In a submission dated 22 August 2018, the appellant contends the State's 71.2% stake in AIB means that AIB is effectively controlled by the State. The appellant refers to the bank's relationship framework agreement with the Minister for Finance in support of the contention that it is answerable to the State. The appellant notes in particular that:
"- The bank is obliged by the Minister for Finance to operate in a 'prudent and sustainable manner'.
- The bank must consult with the Minister for Finance before appointing, reappointing or removing its chairperson or chief executive.
- The Minister for Finance must give direct sanction on several key matters relating to day-to-day bank operation, for example – payment of bank dividends, issues relating to executive remuneration, bonus payments, and share incentive schemes.
- The Minister also has indirect powers over the setting of interest rates and has used influence to cause AIB to cut rates on several occasions."
The appellant also refers to the bank's recent launch of a €100 million social housing fund providing funds to developers and suggests, in reference to the framework agreement, that it is likely that this initiative required the approval of the Minister for Finance. In addition, the appellant states that AIB has worked closely with housing agencies and in line with "Rebuilding Ireland's vacant home initiative". The appellant's submission includes links to documents on AIB's website describing its commitment to the social housing sector.
AIB's position
In response to the appellant's requests, AIB suggested that it was not under the control of the State because not all shares are held by or for the Minister. It also indicated that it does not have a role in public administration. AIB indicated that it therefore did not regard itself as being a public authority and thus subject to the AIE Regulations. In a submission received on 9 January 2019 and marked "CONFIDENTIAL AND COMMERCIALLY SENSITIVE INFORMATION" - "HIGHLY CONFIDENTIAL STRICTLY ADDRESSEE ONLY", AIB maintains its position that it is not a public authority within the meaning of the Regulations. In light of the suggestion that it falls within the scope of paragraph (c) of the definition, AIB emphasises that it was established by private law and has not been conferred with any public responsibilities or functions relating to the environment, nor has it been entrusted under any legal regime with the performance of public services of public interest relating to the environment. Moreover, it indicates that its provision of funding for social housing is a commercial matter rather than a public service required by the State.
Articles 3(1)(a) & (b)
The appellant does not appear to argue that AIB is a public authority within the meaning of article 3(1)(a) or (b) of the Regulations. Nevertheless, having regard to Fish Legal EU and NAMA, I find that article 3(1)(a) does not apply to AIB, which is a public limited company governed by the Companies Act 2014. I also find no basis for concluding that AIB has been vested with "special powers" under Irish law such that it may be regarded as performing public administrative functions within the meaning of article 3(1)(b).
Article 3(1)(c)
The appellant's position seems to be that AIB is a public authority within the meaning of paragraph (c) of the definition, i.e. that it is a "natural or legal person having public responsibilities or functions, or providing public services, relating to the environment under the control of a body or person falling within paragraph (a) or (b)". As noted in previous decisions, there are three elements to consider when determining whether a body is a public authority within the meaning of article 3(1)(c). They are:
1. Does the body have public responsibilities or functions or provide public services?

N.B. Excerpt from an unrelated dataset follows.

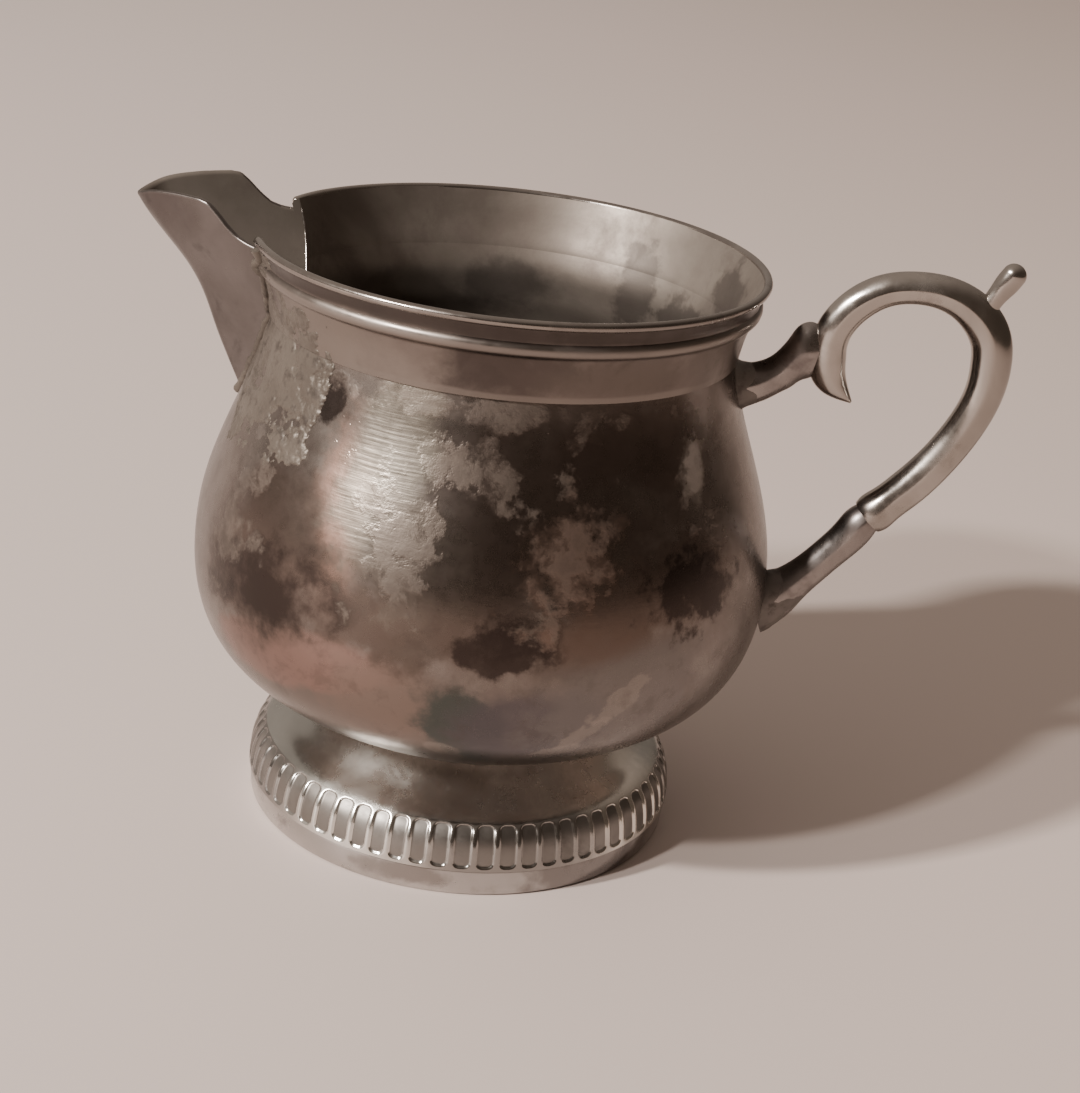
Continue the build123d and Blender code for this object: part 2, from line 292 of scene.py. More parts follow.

2. Do those public responsibilities, functions or services relate to the environment?
3. Is the body under the control of a public authority falling under paragraph (a) or (b) of the definition, e.g., government or other public administration body or any natural or legal person performing public administrative functions under national law?
All three elements must be met for a body to be a public authority under article 3(1)(c).
As I stated recently, in Case CEI/18/0039 (Right to Know CLG & Raheenleagh DAC), available at www.ocei.ie, I am not aware of any case law directly on the issue of when a body has public responsibilities or functions or provides public services within the meaning of article 3(1)(c). However, it is relevant to note that the water companies whose status was under consideration by the CJEU in Fish Legal EU"must comply with a number of statutory duties relating to maintenance and improvement of infrastructure and to water supply and/or sewage treatment in their respective areas" (paragraph 14). In contrast, as the framework agreement confirms, AIB is a commercial entity that is required to operate as an independent competitor in the financial market. I do not accept that the funding by a commercial bank of social housing qualifies as a public responsibility or function, or a public service for the purposes of article 3(1)(c) where such funding is provided on a voluntary or commercial basis rather than mandated by the relevant public authority falling under paragraph (a) or (b) of the definition.
The appellant argues that AIB is effectively controlled by the State but I see nothing to suggest that AIB is required by the State to provide funding for social housing or any other public needs. Rather, the documents available on AIB's website, to which the appellant's own submission provides links, indicate that AIB analysed the housing market and decided, of its own initiative, to make a substantial commitment to the social housing sector by setting up a Social Housing Development Fund. While it is not clear, the appellant appears to suggest that the provision of any service that may be regarded as being of benefit to the public, such as funding for social housing, is sufficient to bring a company within the scope of the public authority definition where that company is owned in full or in part by the State. I disagree and note that such a finding could act as a disincentive to the provision of such services by commercial entities. As I have said previously, being a part of a system which is of significant public interest does not mean that every actor which plays a part in that system provides a public service.
In this case, I am not satisfied that AIB has any public responsibilities or functions or provides public services. I therefore conclude that article 3(1)(c) does not apply. In the circumstances, I consider it unnecessary to determine whether any of its responsibilities, functions or services relate to the environment or whether it is under the control of the Minister for Finance, a public authority under paragraph (b) of the definition.
Having carried out a review under article 12(5) of the AIE Regulations, I find that AIB is not a public authority within the meaning of the definition in article 3(1) of the AIE Regulations. Accordingly, it was not obliged to process the appellant's request for access to information under the AIE Regulations, and I have no further jurisdiction in relation to this matter.
A party to the appeal or any other person affected by this decision may appeal to the High Court on a point of law from the decision. Such an appeal must be initiated not later than two months after notice of the decision was given to the person bringing the appeal.